Population (May 2014)
- • Total: 435,583
- Time zone: UTC+1 (WAT)

= Cubango Province =

Province of Angola

Cubango is a province of Angola. It was created on 5 September 2024 from the western part of Cuando Cubango Province. Its capital is Menongue.

==Geography and climate==
Cubango borders the Angolan provinces of Cunene to the west, Huíla to the northwest, Bié to the north, Moxico to the northeast, and Cuando to the east. It also borders the Namibian regions of Kavango East, Kavango West, and Ohangwena to the southeast, south, and southwest respectively. The province is drained by the Cubango River, which forms most of the province's border with Namibia, and its tributary the Cuito River forms much of the province's border with Cuando.

The northern part of Cubango belongs to the dry miombo woodlands ecoregion, while the south falls in the Zambezian Baikiaea woodlands ecoregion.

Cubango's climate varies from tropical in the north to semi-arid in the south. Annual rainfall ranges from 1200 mm in the north to 600 mm in the south.

==History==
Since at least 2016, there had been proposals to divide Cuando Cubango, formerly Angola's second largest province by area, into two smaller provinces. On 14 August 2024, Angola's National Assembly approved a law to create three new provinces, including the division of Cuando Cubango into the provinces of Cuando and Cubango. This law went into effect with its publication in the official gazette of Angola on 5 September 2024.

==Administration==
Cubango is divided into the eleven municipalities of Caiundo, Calai, Chinguanja, Cuangar, Cuchi, Cutato, Longa, Mavengue, Menongue, Nancova, and Savate. Caiundo is further subdivided into the communes of Caiundo and Jamba; Cutato is subdivided into the communes of Cutato and Vissati; Longa is subdivided into the communes of Baixo Longa and Longa; Mavengue is subdivided into the communes of Maué and Mavengue; and Nancova is subdivided into the communes of Nancova and Rito.

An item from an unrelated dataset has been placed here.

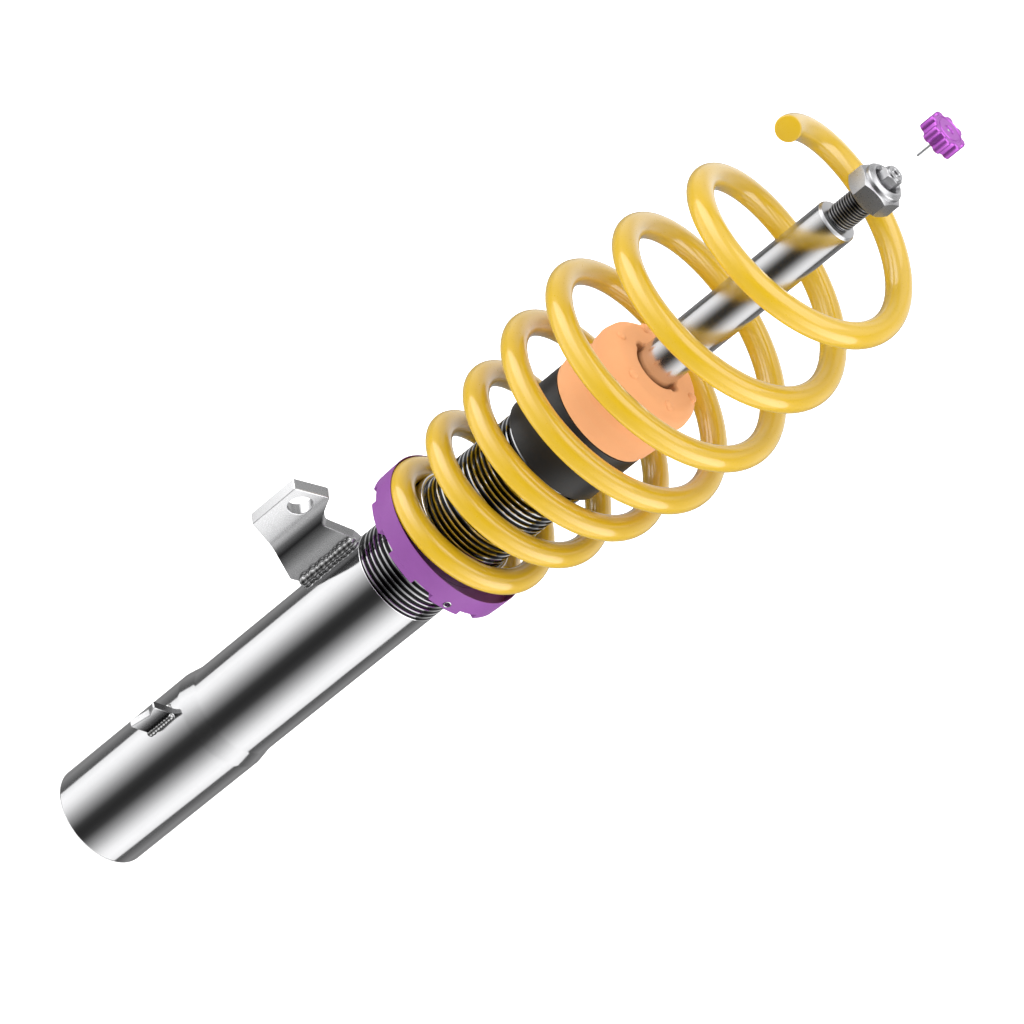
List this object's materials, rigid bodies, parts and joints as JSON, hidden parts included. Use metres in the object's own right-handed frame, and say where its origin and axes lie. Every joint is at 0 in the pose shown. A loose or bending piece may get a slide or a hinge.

The first governor of Cubango is José Martins, who was appointed in December 2024 after having been the last governor of Cuando Cubango.

==Demographics==
The former communes that now make up the territory of Cubango reported a combined population of 435,583 in the 2014 Angolan census. A variety of languages are spoken in Cubango, with Nganguela being the most common.

==Economy and infrastructure==
The main agricultural activity in Cubango is cattle, goat and sheep farming. An iron mine at Cutato began operations in 2021, and is run by a public–private partnership between state-owned Ferrangoland and the Brazilian company Modulax. Ore from the mine is transported to the port of Namibe in Moçâmedes via the Moçâmedes Railway, which runs near the site and terminates at Menongue.

As of 2024, Menongue Airport has regularly scheduled service on TAAG Angola Airlines to Luanda and Cuíto. Roads in the province south of Caiundo have been in poor condition since the end of the Angolan Civil War.